In the early weeks and months, before children learn to soothe themselves, parents need to actively step in and soothe their children to sleep. The problem occurs when kids get a little older and parents don't phase themselves out of the picture. When we continue to intervene too much—rocking, singing, nursing, walking, snuggling, cooing, back-rubbing—we don't give them the space they need to fall asleep themselves. Ask yourself these questions. If you answer "yes" to any or all of them, chances are your child has not been taught how to self-soothe:
Do I put my child down for a nap or at night completely asleep every time?
- Is my child aware that he's being put down in to the crib or tucked into bed?
- When I put my baby to sleep, is he more drowsy then awake?
- Is he dependent on me to rock, walk, nurse, bottle feed, pat or lay down with him to go to sleep and back to sleep?
- Is your kid aware that you're leaving the room after you tuck him in?

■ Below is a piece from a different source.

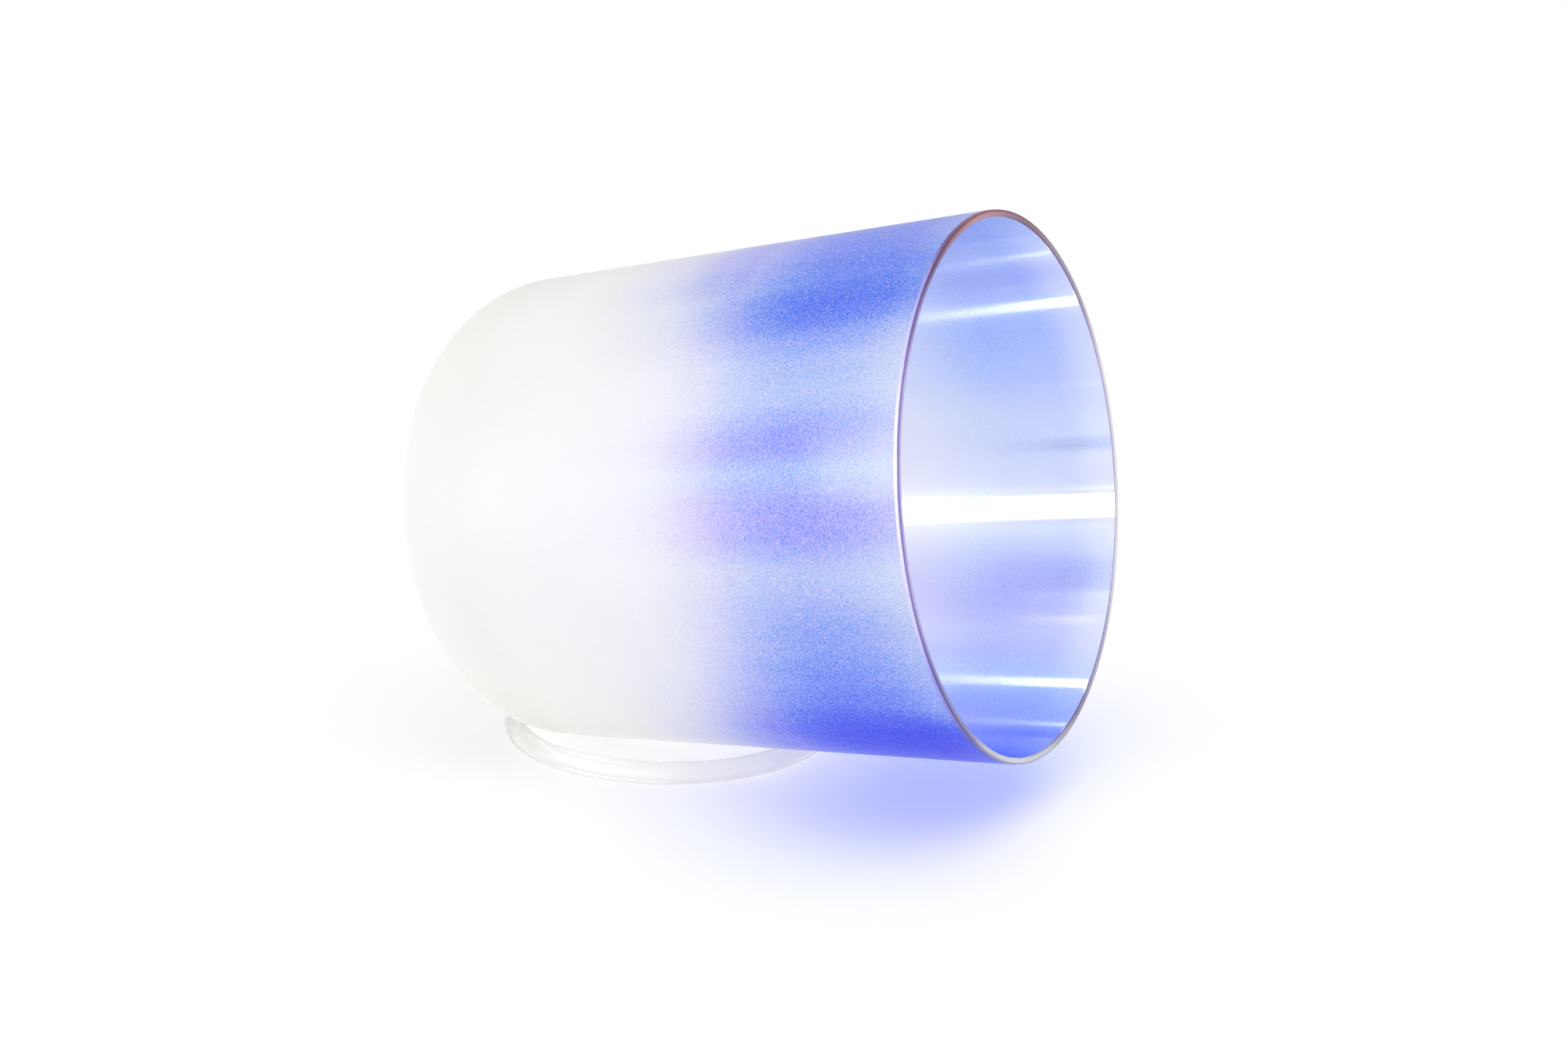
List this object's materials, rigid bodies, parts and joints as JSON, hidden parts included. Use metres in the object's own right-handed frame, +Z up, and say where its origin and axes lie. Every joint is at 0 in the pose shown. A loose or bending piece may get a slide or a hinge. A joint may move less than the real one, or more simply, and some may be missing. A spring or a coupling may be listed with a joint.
{
  "type": "crystal singing bowl",
  "caption": "Thin-walled frosted quartz singing bowl with a blue coated mouth, lying on its side in a clear silicone support ring.",
  "frame": {"origin": "on the floor, under the middle of the overall bounding box of the bowl lying in its ring", "axes": "+Z up; the bowl's axis lies in the plane y = 0, with the mouth towards +X and tipped upwards by 9.85 degrees"},
  "size_m": [0.219, 0.1778, 0.192],
  "materials": {
    "frosted_quartz": "sandblasted, with a translucent blue coat at the mouth",
    "clear_silicone": "clear, moulded"
  },
  "bodies": {
    "ring": {"support_ring": "clear_silicone"},
    "bowl": {"bowl": "frosted_quartz"}
  },
  "joints": [
    {"name": "bowl_lift", "type": "slide", "parent": "ring", "child": "bowl", "axis": [0, 0, 1], "range_m": [0, 0.08]}
  ]
}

It helps to remember that an adult typically requires 15 to 20 minutes to fall asleep. If you put your head on the pillow and are "out" instantaneously, you are probably sleep deprived. Children also need those 15 to 20 minutes—but we as parents are often too anxious about their falling asleep to give them the gift of a quarter hour. We try to "rescue" them and put them to sleep, before they get a chance to discover what they find comforting themselves.
When we do this, kids become dependent on us to rock them, hold them, nurse them, lay down with them, snuggle them etc. These are what we call "negative associations," behaviors that aren't negative in and of themselves but become negative because kids become dependent on them to sleep. I call them sleep crutches. In fact, some kids need more and more of this assistance as time goes on. Nursing twenty minutes doesn't work anymore, they need forty minutes. Forty minutes doesn't work anymore, and we panic and introduce new sleep crutches, new patterns, new associations. But if you give your child the freedom to learn, he will find his own soothing rituals, and that ability to self-soothe over time also promotes confidence and security. Babies find all kinds of safe things to suck, twirl, rub—corners of blankets, legs of stuffed animals, even their own hair or ears. (Ear-pulling may be a sign of an ear infection, but some babies just think ears are cool.) Some rock themselves, lift their legs up and down, even lightly bang their head against the crib bumper. When they get older, they may murmur or even sing to themselves. In short, your job as a parent is to teach your kid how to self-soothe so he doesn't use YOU as a crutch!